Thursday, July 27, 2017

U.S. Dollar breathes a little easier after Durable Goods Orders expand

USD
The U.S. Dollar recovered overnight and improved this morning following the release of better than expected Durable Goods Orders. Wednesday afternoon represented a significant losing moment for the buck as it fell to its weakest value since May of 2016 as measured by the Bloomberg Dollar Spot Index because of market reaction to the Fed announcement.
Surprisingly, the FOMC statement, which had no press conference to elaborate further, explained that members want to unwind the balance sheet soon by selling bonds purchased during QE, but this did not boost the dollar. As expected, there was no hike, but perhaps recent poor performance in indicators have convinced market participants that nothing will happen until December.
There are concerns that the greenback is weakening rapidly and it’s on pace to erasing all its gains since 2014, propelled back when the Fed decided to start tapering its quantitative easing program. We believe any buyers of currencies should take advantage any time a piece of data aids the dollar since the 2014 momentum the dollar experienced is now on the side of the Euro.
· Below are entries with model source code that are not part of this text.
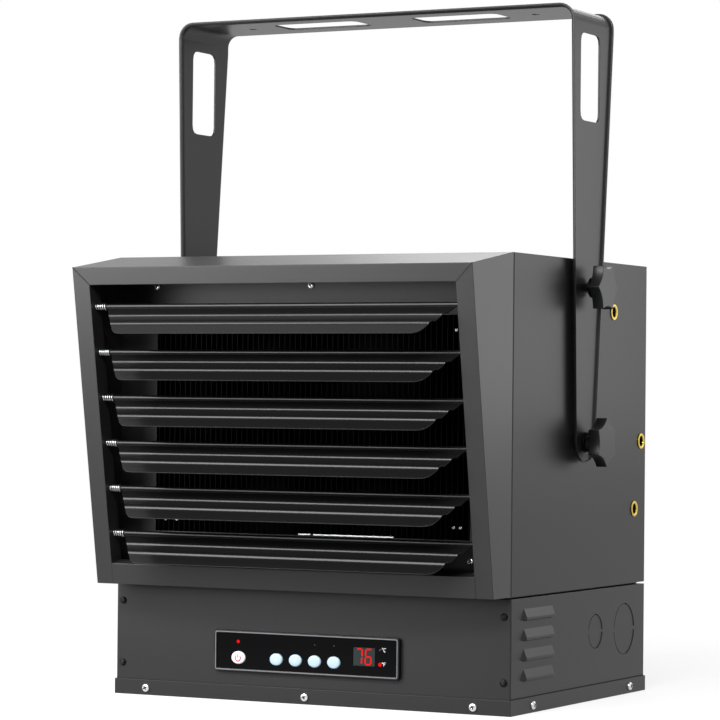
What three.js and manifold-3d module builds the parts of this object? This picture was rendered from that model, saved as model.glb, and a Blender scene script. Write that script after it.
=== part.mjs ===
// Ceiling mounted fan heater: a raked louvred outlet hood on a sheet metal cabinet that
// stands on a control box and hangs between the legs of a tapered, lipped steel bracket.
// Millimetres, +Z up, +X to the right as seen from the front, the outlet faces -Y.
// The object's origin is the middle of the bolting face on top of the bracket.
import * as THREE from 'three';
import { mergeVertices } from 'three/addons/utils/BufferGeometryUtils.js';
import { ConvexGeometry } from 'three/addons/geometries/ConvexGeometry.js';
import Module from 'manifold-3d';

const wasm = await Module();
wasm.setup();

// ---------------------------------------------------------------- driving dimensions
const SEAT = 0.3;                 // gap between pieces that rest on each other
const SHEET = 1.2;                // cabinet, hood and control box sheet

// base tray, control box and cabinet
const TRAY_HEIGHT = 12.7;
const TRAY_SHEET = 1;
const BODY_WIDTH = 367.4;         // cabinet, hood and control box
const BOX_TOP = 93;
const PLINTH_RISE = 1.8;          // shadow gap between control box and cabinet
const PLINTH_INSET = 5;

// tilt axis and lock positions
const TILT_Y = 139;               // tilt axis behind the tray's front
const TILT_RISE = 122.7;          // tilt axis above the cabinet's floor
const LOCK_RADIUS = 129;
const LOCK_ANGLES = [0, 31, 90, 117];
const LOCK_TOP_MARGIN = 23.5;     // top lock position to the cabinet's top
const LOCK_BACK_MARGIN = 10.7;    // rearmost lock position to the cabinet's back

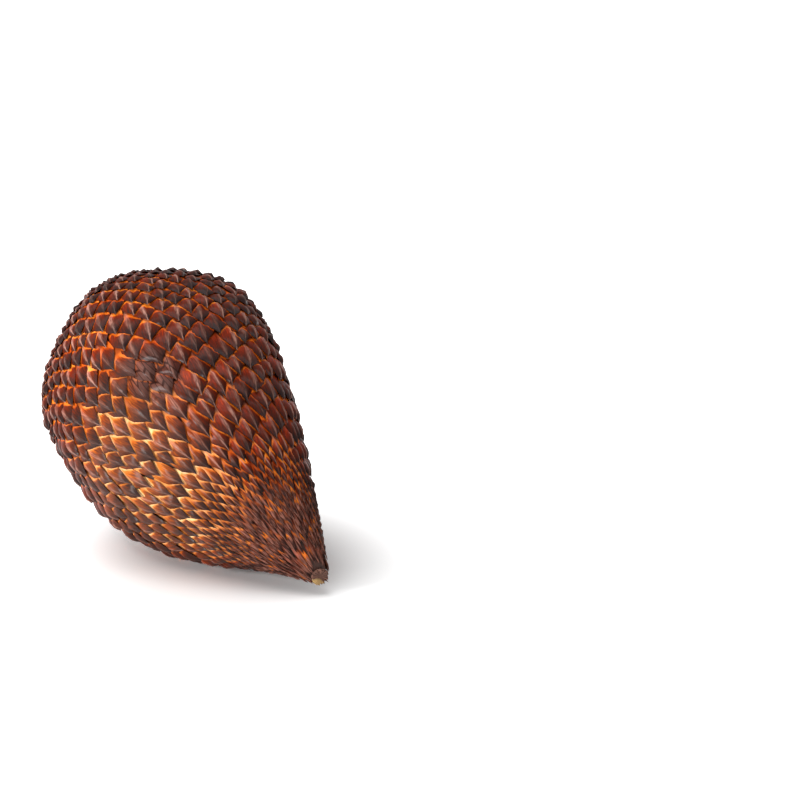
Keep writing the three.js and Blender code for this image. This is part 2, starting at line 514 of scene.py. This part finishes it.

We’ll see if tomorrow’s slated figures from GDP to Personal Consumption help any further.

EUR
The Euro is now trading around its strongest levels since the start of 2015 and could solidify its appreciating status if data out of the Euro-zone on Friday delights spectators. CPI figures coming out of many places, including Germany, will be closely watched as well as confidence measures for the whole bloc. Already Ifo Business Climate surveys in Germany look great while unemployment in Spain fell to its weakest level since the beginning of 2009. With the biggest of the original P.I.G.S. on the rise, we can realistically expect any other stellar data causing further appreciation of the shared currency.

GBP

The Pound was the exception in the dollar’s minor recovery, pushed upward as a result of strong Retailing Reported Sales by the Confederation of British Industry. Manufacturing is lagging in the UK and GDP showed us there is a slowdown, but people are buying things. In this strange imbalance, it is possible Sterling has room for falling in value since the Bank of England meets next week and their announcement may be characterized by concerns over Brexit effects, negative ones, on the economy. Once it is established that the BOE cannot mess with the accommodative environment while negotiations continues, the lack of interest-rate hiking will likely sink the Pound. For now, the “quid” keeps hanging on.